◆ INSTRUCTIONS FOR THE TASK ◆
Go through the listing beneath this task and return every line that carries the string "slide".

◆ SOURCE EXCERPT ◆
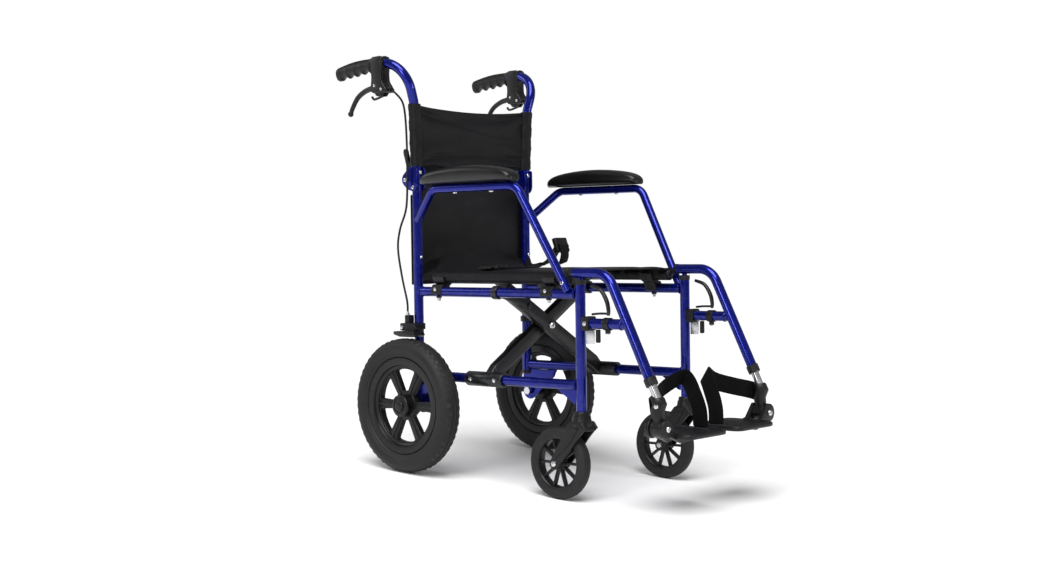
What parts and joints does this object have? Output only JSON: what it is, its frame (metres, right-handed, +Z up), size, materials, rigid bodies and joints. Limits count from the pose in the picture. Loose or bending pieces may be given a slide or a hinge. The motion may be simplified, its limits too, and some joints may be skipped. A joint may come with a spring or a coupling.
{
  "type": "manual wheelchair",
  "caption": "Folding attendant-pushed wheelchair with a royal blue tube frame, black sling seat and back, padded armrests, hand brakes and swing-away footrests",
  "frame": {"origin": "bottom centre of the bounding box, on the floor", "axes": "+Z up, +Y toward the push handles (rear), +X the rider's left"},
  "size_m": [0.5304, 0.9981, 0.9418],
  "materials": {
    "blue_paint": "metallic gloss",
    "black_nylon": "woven matte",
    "black_plastic": "matte",
    "black_rubber": "matte",
    "black_steel": "satin black",
    "pad_vinyl": "soft satin foam skin",
    "bright_steel": "plated"
  },
  "bodies": {
    "frame_right": {"rear_upright_right": "blue_paint", "seat_side_tube_right": "blue_paint", "lower_side_tube_right": "blue_paint", "front_post_right": "blue_paint", "armrest_tube_right": "blue_paint", "armrest_pad_right": "pad_vinyl", "axle_plate_right": "blue_paint", "wheel_brake_bracket_right": "black_plastic", "brake_cable_right": "black_rubber", "back_sling_lower": "black_nylon"},
    "frame_left": {"rear_upright_left": "blue_paint", "seat_side_tube_left": "blue_paint", "lower_side_tube_left": "blue_paint", "front_post_left": "blue_paint", "armrest_tube_left": "blue_paint", "armrest_pad_left": "pad_vinyl", "axle_plate_left": "blue_paint", "wheel_brake_bracket_left": "black_plastic", "brake_cable_left": "black_rubber", "seat_belt": "black_nylon"},
    "brace_a": {"cross_brace_right": "black_steel", "seat_tube_left": "black_steel", "seat_sling": "black_nylon"},
    "brace_b": {"cross_brace_left": "black_steel", "seat_tube_right": "black_steel"},
    "link_right": {"brace_link_right": "black_steel"},
    "back_right": {"back_cane_right": "blue_paint", "hand_grip_right": "black_rubber", "brake_housing_right": "black_plastic", "back_sling_upper": "black_nylon"},
    "back_release_right": {"back_release_lever_right": "black_plastic"},
    "brake_lever_right_arm": {"brake_lever_right": "black_plastic"},
    "brake_lock_right": {"brake_lock_hook_right": "black_plastic"},
    "brake_shoe_right": {"wheel_brake_shoe_right": "black_steel"},
    "hanger_right": {"hanger_frame_right": "blue_paint"},
    "hanger_release_right": {"hanger_release_lever_right": "black_steel"},
    "footrest_right": {"footrest_tube_right": "bright_steel", "heel_loop_right": "black_nylon"},
    "footplate_right_flap": {"footplate_right": "black_plastic"},
    "caster_fork_right_swivel": {"caster_fork_right": "black_plastic"},
    "caster_right": {"caster_wheel_right": "black_rubber"},
    "rear_wheel_right": {"rear_rim_right": "black_plastic", "rear_tyre_right": "black_rubber"},
    "link_left": {"brace_link_left": "black_steel"},
    "back_left": {"back_cane_left": "blue_paint", "hand_grip_left": "black_rubber", "brake_housing_left": "black_plastic"},
    "back_release_left": {"back_release_lever_left": "black_plastic"},
    "brake_lever_left_arm": {"brake_lever_left": "black_plastic"},
    "brake_lock_left": {"brake_lock_hook_left": "black_plastic"},
    "brake_shoe_left": {"wheel_brake_shoe_left": "black_steel"},
    "hanger_left": {"hanger_frame_left": "blue_paint"},
    "hanger_release_left": {"hanger_release_lever_left": "black_steel"},
    "footrest_left": {"footrest_tube_left": "bright_steel", "heel_loop_left": "black_nylon"},
    "footplate_left_flap": {"footplate_left": "black_plastic"},
    "caster_fork_left_swivel": {"caster_fork_left": "black_plastic"},
    "caster_left": {"caster_wheel_left": "black_rubber"},
    "rear_wheel_left": {"rear_rim_left": "black_plastic", "rear_tyre_left": "black_rubber"}
  },
  "joints": [
    {"name": "fold", "type": "hinge", "parent": "frame_right", "child": "brace_a", "pos_m": [-0.185, 0.03481, 0.23034], "axis": [0, -0.9979, 0.0645], "range_deg": [0, 35.4], "deforming": ["seat_sling", "back_sling_upper", "back_sling_lower", "seat_belt"]},
    {"name": "brace_cross", "type": "hinge", "parent": "brace_a", "child": "brace_b", "pos_m": [0, 0.0315, 0.34178], "axis": [0, -0.9979, 0.0645], "range_deg": [-70.8, 0]},
    {"name": "frame_left_hinge", "type": "hinge", "parent": "brace_b", "child": "frame_left", "pos_m": [0.185, 0.01386, 0.23169], "axis": [0, -0.9979, 0.0645], "range_deg": [0, 35.4]},
    {"name": "link_right", "type": "hinge", "parent": "frame_right", "child": "link_right", "pos_m": [-0.185, 0.01344, 0.42362], "axis": [0, -0.9979, 0.0645], "range_deg": [0, 75.8]},
    {"name": "back_fold_right", "type": "hinge", "parent": "frame_right", "child": "back_right", "pos_m": [-0.185, 0.29817, 0.66124], "axis": [-1, 0, 0], "range_deg": [0, 95], "deforming": ["brake_cable_right"]},
    {"name": "back_release_right", "type": "hinge", "parent": "back_right", "child": "back_release_right", "pos_m": [-0.185, 0.29407, 0.68305], "axis": [-1, 0, 0], "range_deg": [0, 12], "stiffness_Nm_per_rad": 0.2},
    {"name": "brake_lever_right", "type": "hinge", "parent": "back_right", "child": "brake_lever_right_arm", "pos_m": [-0.231, 0.36001, 0.87369], "axis": [1, 0, 0], "range_deg": [0, 25], "stiffness_Nm_per_rad": 0.6},
    {"name": "brake_lock_right", "type": "hinge", "parent": "back_right", "child": "brake_lock_right", "pos_m": [-0.231, 0.34658, 0.85201], "axis": [-1, 0, 0], "range_deg": [0, 30]},
    {"name": "brake_shoe_right", "type": "hinge", "parent": "frame_right", "child": "brake_shoe_right", "pos_m": [-0.215, 0.26763, 0.31298], "axis": [1, 0, 0], "range_deg": [0, 5]},
    {"name": "hanger_swing_right", "type": "hinge", "parent": "frame_right", "child": "hanger_right", "pos_m": [-0.185, -0.21993, 0.4827], "axis": [0, -0.0645, -0.9979], "range_deg": [0, 90]},
    {"name": "hanger_release_right", "type": "hinge", "parent": "hanger_right", "child": "hanger_release_right", "pos_m": [-0.185, -0.29846, 0.4012], "axis": [-1, 0, 0], "range_deg": [0, 8], "stiffness_Nm_per_rad": 0.3},
    {"name": "footrest_slide_right", "type": "slide", "parent": "hanger_right", "child": "footrest_right", "axis": [0, -0.5023, -0.8647], "range_m": [0, 0.06]},
    {"name": "footplate_right", "type": "hinge", "parent": "footrest_right", "child": "footplate_right_flap", "pos_m": [-0.185, -0.44017, 0.18389], "axis": [0, -0.9979, 0.0645], "range_deg": [0, 88.5], "deforming": ["heel_loop_right"]},
    {"name": "caster_swivel_right", "type": "hinge", "parent": "frame_right", "child": "caster_fork_right_swivel", "pos_m": [-0.185, -0.23866, 0.19311], "axis": [0, 0.0645, 0.9979], "continuous": true},
    {"name": "caster_roll_right", "type": "hinge", "parent": "caster_fork_right_swivel", "child": "caster_right", "pos_m": [-0.185, -0.18554, 0.077], "axis": [1, 0, 0], "continuous": true},
    {"name": "rear_wheel_right", "type": "hinge", "parent": "frame_right", "child": "rear_wheel_right", "pos_m": [-0.2362, 0.2312, 0.1525], "axis": [1, 0, 0], "continuous": true},
    {"name": "link_left", "type": "hinge", "parent": "frame_left", "child": "link_left", "pos_m": [0.185, 0.05994, 0.42061], "axis": [0, 0.9979, -0.0645], "range_deg": [0, 75.8]},
    {"name": "back_fold_left", "type": "hinge", "parent": "frame_left", "child": "back_left", "pos_m": [0.185, 0.29817, 0.66124], "axis": [-1, 0, 0], "range_deg": [0, 95], "deforming": ["brake_cable_left"]},
    {"name": "back_release_left", "type": "hinge", "parent": "back_left", "child": "back_release_left", "pos_m": [0.185, 0.29407, 0.68305], "axis": [-1, 0, 0], "range_deg": [0, 12], "stiffness_Nm_per_rad": 0.2},
    {"name": "brake_lever_left", "type": "hinge", "parent": "back_left", "child": "brake_lever_left_arm", "pos_m": [0.231, 0.36001, 0.87369], "axis": [1, 0, 0], "range_deg": [0, 25], "stiffness_Nm_per_rad": 0.6},
    {"name": "brake_lock_left", "type": "hinge", "parent": "back_left", "child": "brake_lock_left", "pos_m": [0.231, 0.34658, 0.85201], "axis": [-1, 0, 0], "range_deg": [0, 30]},
    {"name": "brake_shoe_left", "type": "hinge", "parent": "frame_left", "child": "brake_shoe_left", "pos_m": [0.215, 0.26763, 0.31298], "axis": [1, 0, 0], "range_deg": [0, 5]},
    {"name": "hanger_swing_left", "type": "hinge", "parent": "frame_left", "child": "hanger_left", "pos_m": [0.185, -0.21993, 0.4827], "axis": [0, 0.0645, 0.9979], "range_deg": [0, 90]},
    {"name": "hanger_release_left", "type": "hinge", "parent": "hanger_left", "child": "hanger_release_left", "pos_m": [0.185, -0.29846, 0.4012], "axis": [-1, 0, 0], "range_deg": [0, 8], "stiffness_Nm_per_rad": 0.3},
    {"name": "footrest_slide_left", "type": "slide", "parent": "hanger_left", "child": "footrest_left", "axis": [0, -0.5023, -0.8647], "range_m": [0, 0.06]},
    {"name": "footplate_left", "type": "hinge", "parent": "footrest_left", "child": "footplate_left_flap", "pos_m": [0.185, -0.44017, 0.18389], "axis": [0, 0.9979, -0.0645], "range_deg": [0, 88.5], "deforming": ["heel_loop_left"]},
    {"name": "caster_swivel_left", "type": "hinge", "parent": "frame_left", "child": "caster_fork_left_swivel", "pos_m": [0.185, -0.23866, 0.19311], "axis": [0, 0.0645, 0.9979], "continuous": true},
    {"name": "caster_roll_left", "type": "hinge", "parent": "caster_fork_left_swivel", "child": "caster_left", "pos_m": [0.185, -0.18554, 0.077], "axis": [1, 0, 0], "continuous": true},
    {"name": "rear_wheel_left", "type": "hinge", "parent": "frame_left", "child": "rear_wheel_left", "pos_m": [0.2362, 0.2312, 0.1525], "axis": [1, 0, 0], "continuous": true}
  ],
  "couplings": [
    {"joint": "brace_cross", "follows": "fold", "ratio": -2},
    {"joint": "frame_left_hinge", "follows": "fold", "ratio": 1},
    {"joint": "link_right", "follows": "fold", "ratio": 2.14},
    {"joint": "brake_shoe_right", "follows": "brake_lever_right", "ratio": 0.2},
    {"joint": "footplate_right", "follows": "fold", "ratio": 2.5},
    {"joint": "link_left", "follows": "fold", "ratio": 2.14},
    {"joint": "brake_shoe_left", "follows": "brake_lever_left", "ratio": 0.2},
    {"joint": "footplate_left", "follows": "fold", "ratio": 2.5},
    {"joint": "back_fold_left", "follows": "back_fold_right", "ratio": 1}
  ]
}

◆ EXERCISE ANSWER ◆
What parts and joints does this object have? Output only JSON: what it is, its frame (metres, right-handed, +Z up), size, materials, rigid bodies and joints. Limits count from the pose in the picture. Loose or bending pieces may be given a slide or a hinge. The motion may be simplified, its limits too, and some joints may be skipped. A joint may come with a spring or a coupling.
    {"name": "footrest_slide_right", "type": "slide", "parent": "hanger_right", "child": "footrest_right", "axis": [0, -0.5023, -0.8647], "range_m": [0, 0.06]},
    {"name": "footrest_slide_left", "type": "slide", "parent": "hanger_left", "child": "footrest_left", "axis": [0, -0.5023, -0.8647], "range_m": [0, 0.06]},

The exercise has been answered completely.